Sep. 17th, 2007
Sadness...
Sep. 17th, 2007 06:24 pmI know Robert Jordan died today. I might have only read the first six books in The Wheel of Time, but I still owe a little piece of who I am to Mr. Jordan. But as sad as that is, I am saddened more by the loss of one of our regular patrons. We didn't talk too often. He was a polite man, though and really, really smart. One of the few regulars that noticed my engagement ring, which kinda made me like him even more. He checked out lots of BBC television specials and programs, read lots of books on myriad historical topics and really liked his dog. He was truly happy to hear me change my major from psychology to classics and medieval studies. I will miss him. Today my co-worker and I cleared his card of holds. This is the fourth time since I have been working here that I have had to go through a patron's record and delete all of their holds and finally delete their account from the system. There is something so unbelievably final in doing that.
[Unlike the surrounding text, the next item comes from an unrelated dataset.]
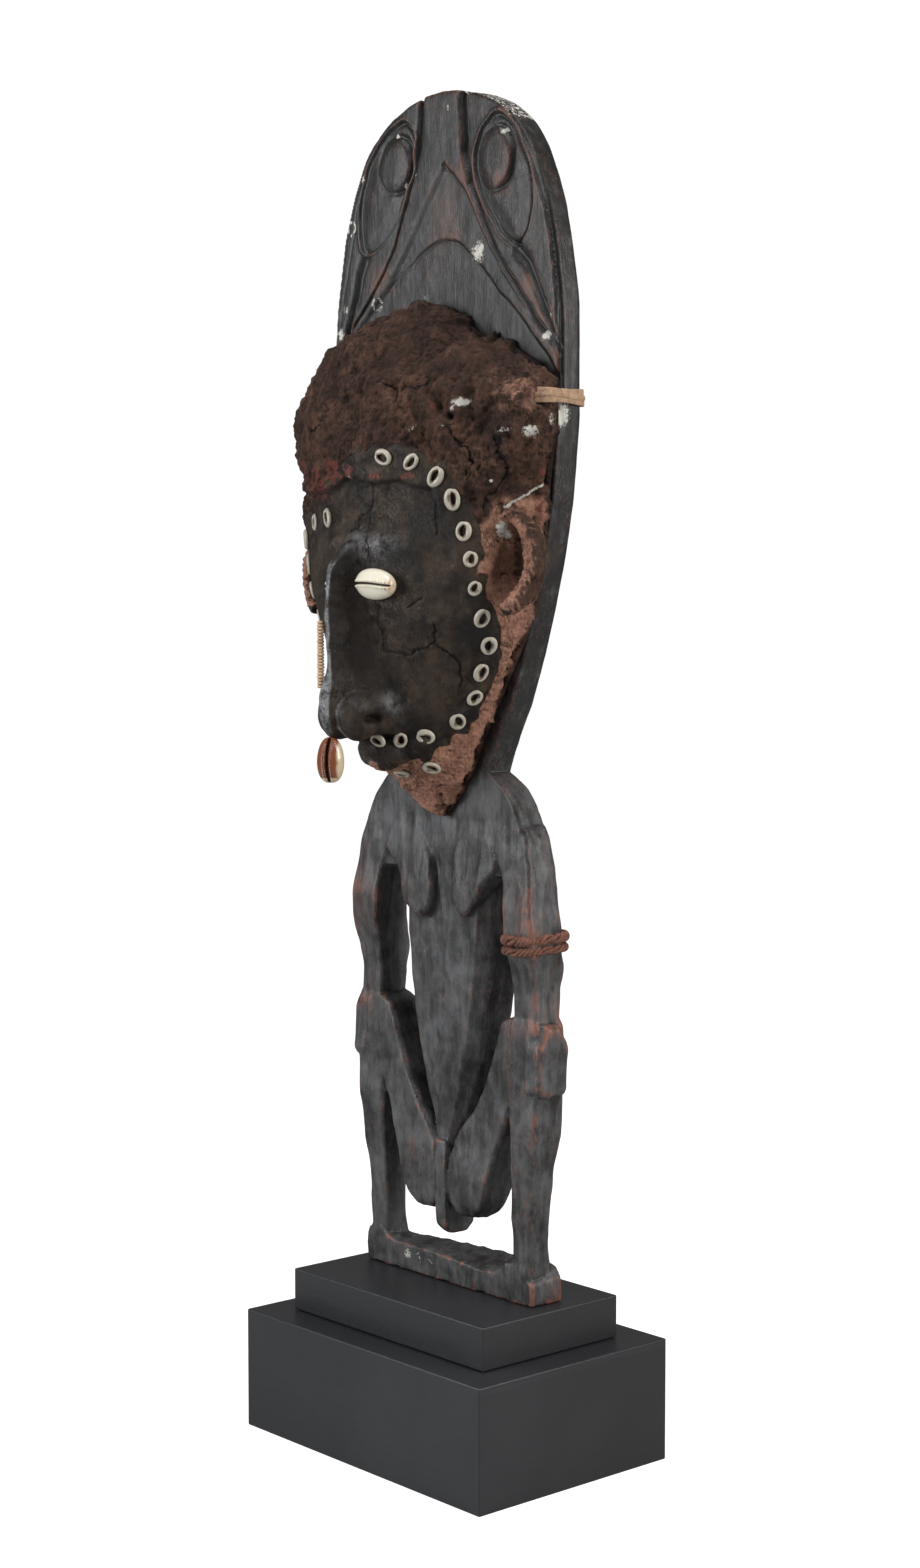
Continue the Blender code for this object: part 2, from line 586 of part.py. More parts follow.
def main():
    clear_scene()
    parts = new_collection("sepik_figure")
    cutters = new_collection("sepik_figure_cutters", hidden=True)
    black_paint = new_material("satin black paint", (0.012, 0.013, 0.014), 0.42)
    dark_wood = new_material("dark worn wood", (0.045, 0.038, 0.034), 0.55)
    paste = new_material("brown modelled paste", (0.085, 0.052, 0.038), 0.80)
    ring_shell = new_material("cut shell", (0.55, 0.50, 0.42), 0.38)
    eye_shell = new_material("cream cowrie", (0.80, 0.76, 0.62), 0.25)
    brown_shell = new_material("brown cowrie", (0.22, 0.075, 0.030), 0.15)
    beads = new_material("shell disc beads", (0.60, 0.42, 0.27), 0.55)
    cane = new_material("split cane", (0.52, 0.33, 0.20), 0.60)
    plait = new_material("plaited fibre", (0.28, 0.12, 0.075), 0.80)
    lower_height, upper_height = PLINTH_LOWER[2], PLINTH_UPPER[2]
    upper_middle = lower_height + GAP + upper_height / 2
    box("plinth_lower_block", PLINTH_LOWER, (0, 0, lower_height / 2), parts, black_paint, PLINTH_EDGE)
    box("plinth_upper_block", PLINTH_UPPER, (0, 0, upper_middle), parts, black_paint, PLINTH_EDGE)
    make_figure(parts, cutters, dark_wood)
    head = make_head(parts, cutters, paste)
    bpy.context.view_layer.update()
    skin = BVHTree.FromObject(head, bpy.context.evaluated_depsgraph_get())
    place_shells(parts, ring_shell, skin)
    place_eyes(parts, eye_shell, skin)
    place_hangings(parts, brown_shell, beads)
    place_tie(parts, cane)
    place_armband(parts, plait)


main()
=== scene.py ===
"""Looks for a seated wooden spirit figure with a modelled mask head, on a two-step black plinth.

Metres, +Z up. The figure faces -Y and its left side is +X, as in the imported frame. Tables are in
millimetres. On the head, a place is given as (turn, height): degrees from straight ahead towards
the figure's left, and millimetres above the floor.
"""

import logging
from collections.abc import Callable
from dataclasses import dataclass
from enum import Enum

import bpy
import numpy as np
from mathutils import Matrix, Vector
from mathutils.bvhtree import BVHTree


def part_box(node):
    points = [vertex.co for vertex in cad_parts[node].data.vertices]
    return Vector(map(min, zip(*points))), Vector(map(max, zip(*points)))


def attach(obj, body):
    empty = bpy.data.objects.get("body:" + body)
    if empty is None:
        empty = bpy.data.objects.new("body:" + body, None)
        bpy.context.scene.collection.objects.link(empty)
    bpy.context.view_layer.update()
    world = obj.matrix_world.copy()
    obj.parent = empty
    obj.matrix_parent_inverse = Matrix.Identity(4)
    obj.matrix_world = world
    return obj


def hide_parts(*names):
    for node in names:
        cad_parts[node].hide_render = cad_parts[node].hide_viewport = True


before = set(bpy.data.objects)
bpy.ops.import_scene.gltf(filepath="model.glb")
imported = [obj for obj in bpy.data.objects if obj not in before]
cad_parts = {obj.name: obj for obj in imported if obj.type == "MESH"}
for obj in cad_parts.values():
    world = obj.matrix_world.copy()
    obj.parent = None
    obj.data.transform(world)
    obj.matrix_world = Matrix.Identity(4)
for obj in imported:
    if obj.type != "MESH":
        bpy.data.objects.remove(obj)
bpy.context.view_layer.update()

LOG = logging.getLogger("sepik_figure")
MM = 0.001
HEAD_BACK = -8.3 * MM
CHART_SCALE = 1.25
WAVES = 26
RIDER = "root"

UP = np.array([0.0, 0.0, 1.0])

Array = np.ndarray
Table = tuple[tuple[float, ...], ...]
Colour = tuple[float, float, float]


class Side(Enum):
    """The figure's own left and right, as the sign of X."""

    LEFT = 1
    RIGHT = -1


# Numbers on arrays.


def smoothstep(low: float, high: float, value: Array) -> Array:
    """Rise from 0 at low to 1 at high on the curve 3t^2 - 2t^3."""
    t = np.clip((value - low) / (high - low), 0.0, 1.0)
    return t * t * (3.0 - 2.0 * t)


def unit(vectors: Array) -> Array:
    """Return vectors, (..., k), at length one."""
    return vectors / np.linalg.norm(vectors, axis=-1, keepdims=True)


def bell(distance: Array, width: float | Array) -> Array:
    """A smooth bump, exp(-(distance / width)^2)."""
    return np.exp(-((distance / width) ** 2))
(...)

Like, I don't know, the loss of a library card....it's pretty scary for a bibliophile like me.I still feel dazed and confused when I think about the last patron's account that I had to do that for. I helped him write a sermon about the real meaning of Thanksgiving. He never got to give that sermon. He was dead five days later, before the books that I had ordered him about the historical Thanksgiving could come in. I'm still reeling from it. I know that I'm really not that intimate with thes patron's that have become my regulars, but I am intimate with what they read, to a certain extent, the content of their minds. You can tell a lot eabout somebody by the things they order in. And many of my regulars have become fixtures in my life, and in my own selfish way, I mourn then for the Mr. X shaped hole that will be in my life. I'm too cynical to ask why and I'm to atheistic to say anything about god or an afterlife, but I will say this, Mr. X died with 27 books on hold and last week he talked to me about the fifteen that had just read and enjoyed immensely. I have ordered some of the books that were on his list that he will never get to read. The thought of all of those books that won't get read because Mr. X died is almost too much for me to bear. There's something so sad about an abandoned book. So, Mr. X. I read to you, and I hope that when I die, some one will look at my "To Read" list and pick a few to read for me and the continuance of my mind.